The Mona Lisa by Leonardo da Vinci has been called “the best known, the most visited, the most written about, the most sung about, the most parodied work of art in the world." Like many examples of phenomenal success, such as the Beatles, critics and curators are at a loss to define exactly why the Mona Lisa has become the greatest icon of painting. Some say that it’s the way the Mona Lisa’s eyes follow you around the room. But that’s true of any portrait where the subject is looking directly at the viewer. I once made a photographic portrait of Rav Moshe Shapiro, zatzal. A student of his purchased a print from me in the largest size I made. After a few weeks he told me that he gave it away to another talmid of Reb Moshe’s because “his eyes kept following me round the room and I felt I was being watched all the time.”

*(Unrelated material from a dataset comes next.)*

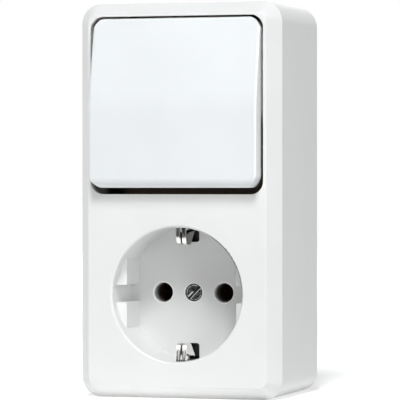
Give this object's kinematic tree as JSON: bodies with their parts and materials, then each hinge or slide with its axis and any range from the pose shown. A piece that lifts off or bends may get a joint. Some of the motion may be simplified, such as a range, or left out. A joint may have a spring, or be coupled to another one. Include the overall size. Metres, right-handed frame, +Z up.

In his book “Adjusting Sights,” about a religious soldier fighting on the Golan Heights in the Yom Kippur War of 1973, Rav Chaim Sabato describes fighting in one of the most desperate battles — Nafah quarry — in which his platoon was wiped out by the Syrians. He writes that he had with him a book of Tehillim (Psalms), stained with the tears of his mother, and he opened it up and started to read, “Mizmor L’David, Hashem Ro’i...” — Hashem is my Shepherd, I will not want.” The Syrians were closing in on all sides and he got to the verse, “Though I walk through the valley of the shadow of Death, I shall not fear, for You are with me.” He was walking, quite literally, through the valley of the shadow of Death. He writes, “It was as though King David had written it just for me. What was it that made you feel that all his Tehillim were about you? Like a portrait whose eyes stayed focused on you from every angle”

“And Hashem has distinguished you today…”

Because the Jewish People accepted the Torah and rejected idolatry, they “distinguished” Hashem as their only G-d, and Hashem has distinguished the Jewish People as His only people. Just as a lover who only has “eyes” for his “beloved,” so too the Jewish People sense the “Eyes” of Hashem following them wherever they are. The words of King David, who said of himself, “I am prayer,” are the voice of the Jewish People for all time, both in times of sadness and oppression, in times of war and death, and in times of joy and salvation. We never take our eyes off Hashem, and He never takes His “Eyes” off us.